In this video, the teacher works with certain students individually or in small groups to guide their practice through some of the more difficult addition problems. As in the previous videos, she works through each problem in short steps, asking questions to ensure the students are actively involved, to elicit their thinking, and to check their understanding. In one example, the teacher uses base ten blocks to work through a problem with a student who is finding it a little difficult to explain her thinking using a number line. They then move from the concrete to a visual representation by also showing the working on a number line. Finally, the teacher invites the student to assess her work by checking whether 22 + 70 makes 92 using an abstract representation by just working with number names, rather than using concrete or visual representations of the numbers. Using multiple representations in an integrated way like this helps to strengthen students’ conceptual and procedural understanding.

Note also that the teacher allows plenty of time for the student to think and answer – in this instance, she does not answer immediately, but answers correctly, and can explain how she knows her answer is correct using the principle that the class reviewed at the beginning of the lesson (that 80 + 70 can be solved using the same strategy as 8 + 7). It is important to remember that some students may process information more slowly, but this does not necessarily mean that they are not capable of reaching the correct answer.

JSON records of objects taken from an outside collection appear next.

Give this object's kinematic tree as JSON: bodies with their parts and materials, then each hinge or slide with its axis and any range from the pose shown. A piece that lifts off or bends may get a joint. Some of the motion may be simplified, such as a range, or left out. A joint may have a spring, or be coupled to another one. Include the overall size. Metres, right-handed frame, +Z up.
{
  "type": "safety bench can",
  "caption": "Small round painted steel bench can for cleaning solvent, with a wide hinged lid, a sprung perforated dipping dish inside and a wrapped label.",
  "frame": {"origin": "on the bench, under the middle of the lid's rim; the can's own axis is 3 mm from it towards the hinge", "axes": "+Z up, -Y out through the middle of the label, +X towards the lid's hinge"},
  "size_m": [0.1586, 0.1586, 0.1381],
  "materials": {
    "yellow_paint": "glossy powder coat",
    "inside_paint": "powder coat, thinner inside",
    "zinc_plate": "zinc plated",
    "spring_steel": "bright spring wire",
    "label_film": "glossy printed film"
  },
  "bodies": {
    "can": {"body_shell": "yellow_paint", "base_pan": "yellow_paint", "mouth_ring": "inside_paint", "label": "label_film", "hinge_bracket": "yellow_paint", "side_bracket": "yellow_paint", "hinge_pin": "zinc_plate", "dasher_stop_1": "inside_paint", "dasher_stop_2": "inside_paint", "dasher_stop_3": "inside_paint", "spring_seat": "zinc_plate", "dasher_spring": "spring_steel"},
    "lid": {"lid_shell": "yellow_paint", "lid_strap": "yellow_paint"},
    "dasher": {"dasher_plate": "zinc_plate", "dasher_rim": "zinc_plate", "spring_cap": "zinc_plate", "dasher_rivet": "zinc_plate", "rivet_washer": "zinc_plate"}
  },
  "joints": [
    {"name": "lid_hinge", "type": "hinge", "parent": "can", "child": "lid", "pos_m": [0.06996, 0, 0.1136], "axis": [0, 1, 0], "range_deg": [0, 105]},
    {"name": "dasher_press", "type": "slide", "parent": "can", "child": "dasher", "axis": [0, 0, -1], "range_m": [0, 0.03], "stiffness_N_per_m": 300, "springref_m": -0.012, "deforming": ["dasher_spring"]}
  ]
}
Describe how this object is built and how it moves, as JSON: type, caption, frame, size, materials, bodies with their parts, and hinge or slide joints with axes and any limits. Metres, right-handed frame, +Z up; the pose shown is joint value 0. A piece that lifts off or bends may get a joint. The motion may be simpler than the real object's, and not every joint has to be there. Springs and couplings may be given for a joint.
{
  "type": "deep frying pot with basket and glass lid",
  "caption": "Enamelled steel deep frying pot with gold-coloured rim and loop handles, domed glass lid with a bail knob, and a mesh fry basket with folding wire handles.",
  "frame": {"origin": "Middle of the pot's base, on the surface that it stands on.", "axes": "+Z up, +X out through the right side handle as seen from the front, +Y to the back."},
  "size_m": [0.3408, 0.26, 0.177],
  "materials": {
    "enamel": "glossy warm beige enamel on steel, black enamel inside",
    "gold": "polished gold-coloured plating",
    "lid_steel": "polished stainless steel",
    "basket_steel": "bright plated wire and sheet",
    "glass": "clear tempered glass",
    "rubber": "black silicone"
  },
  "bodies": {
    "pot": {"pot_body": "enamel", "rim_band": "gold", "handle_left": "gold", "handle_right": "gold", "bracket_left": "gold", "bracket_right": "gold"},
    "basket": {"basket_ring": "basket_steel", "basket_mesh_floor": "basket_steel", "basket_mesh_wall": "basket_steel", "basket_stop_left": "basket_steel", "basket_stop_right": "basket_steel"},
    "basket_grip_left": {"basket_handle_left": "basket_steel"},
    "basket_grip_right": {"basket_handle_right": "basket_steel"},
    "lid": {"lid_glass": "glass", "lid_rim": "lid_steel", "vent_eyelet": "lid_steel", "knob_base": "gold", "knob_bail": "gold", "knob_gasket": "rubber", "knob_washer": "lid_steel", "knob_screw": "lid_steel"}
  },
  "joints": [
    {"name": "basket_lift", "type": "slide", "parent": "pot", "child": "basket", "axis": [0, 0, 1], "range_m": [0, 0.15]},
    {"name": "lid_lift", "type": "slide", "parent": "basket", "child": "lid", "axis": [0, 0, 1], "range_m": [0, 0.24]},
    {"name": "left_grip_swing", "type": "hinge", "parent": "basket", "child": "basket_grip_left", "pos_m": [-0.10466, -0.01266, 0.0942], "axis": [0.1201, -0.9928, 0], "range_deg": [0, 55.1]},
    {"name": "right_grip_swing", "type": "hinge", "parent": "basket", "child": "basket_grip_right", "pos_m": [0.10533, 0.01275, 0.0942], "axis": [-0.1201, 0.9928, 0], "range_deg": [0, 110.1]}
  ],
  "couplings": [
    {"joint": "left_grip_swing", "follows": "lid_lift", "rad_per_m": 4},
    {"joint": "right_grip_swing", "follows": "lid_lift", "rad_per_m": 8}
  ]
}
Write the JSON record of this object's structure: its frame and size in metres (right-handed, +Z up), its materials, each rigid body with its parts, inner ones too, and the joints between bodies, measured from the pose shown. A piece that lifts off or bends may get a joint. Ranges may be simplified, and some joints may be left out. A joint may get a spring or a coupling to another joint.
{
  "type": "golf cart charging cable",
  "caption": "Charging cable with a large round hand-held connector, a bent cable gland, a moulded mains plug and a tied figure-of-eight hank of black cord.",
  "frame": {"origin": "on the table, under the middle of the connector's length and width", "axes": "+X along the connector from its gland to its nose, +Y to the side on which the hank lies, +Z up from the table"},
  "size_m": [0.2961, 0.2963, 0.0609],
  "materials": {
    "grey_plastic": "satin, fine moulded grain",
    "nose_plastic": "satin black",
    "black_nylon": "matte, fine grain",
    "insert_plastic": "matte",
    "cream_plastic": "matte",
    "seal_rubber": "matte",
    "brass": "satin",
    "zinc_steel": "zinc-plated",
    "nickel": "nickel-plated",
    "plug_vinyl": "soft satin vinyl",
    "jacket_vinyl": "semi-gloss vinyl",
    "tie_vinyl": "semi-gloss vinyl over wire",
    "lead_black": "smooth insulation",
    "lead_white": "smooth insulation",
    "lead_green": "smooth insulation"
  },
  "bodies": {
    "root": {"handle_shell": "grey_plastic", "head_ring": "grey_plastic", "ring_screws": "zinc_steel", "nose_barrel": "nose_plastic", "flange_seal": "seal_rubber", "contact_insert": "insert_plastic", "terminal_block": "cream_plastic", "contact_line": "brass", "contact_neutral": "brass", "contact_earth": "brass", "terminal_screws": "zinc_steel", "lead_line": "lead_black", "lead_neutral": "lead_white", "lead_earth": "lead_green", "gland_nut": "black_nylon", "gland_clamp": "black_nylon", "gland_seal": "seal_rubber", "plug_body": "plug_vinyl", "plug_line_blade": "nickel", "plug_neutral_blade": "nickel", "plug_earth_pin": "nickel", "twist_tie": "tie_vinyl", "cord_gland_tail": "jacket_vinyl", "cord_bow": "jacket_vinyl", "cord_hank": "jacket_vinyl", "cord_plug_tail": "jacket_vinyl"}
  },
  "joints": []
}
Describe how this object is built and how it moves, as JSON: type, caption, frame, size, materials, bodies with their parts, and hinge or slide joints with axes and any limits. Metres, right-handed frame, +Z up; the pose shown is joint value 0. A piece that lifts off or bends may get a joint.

With another group, the teacher scaffolds a difficult task by explicitly modelling how to partition numbers using the base tens blocks. This is a form of guided practice design to support the students’ understanding of how to bridge when starting with a number that is not a multiple of ten. Finally, she supports a student who has used a less common method of solving a problem on a number line to check his work by adding up the different numbers into which he has partitioned one of the addends in the equation.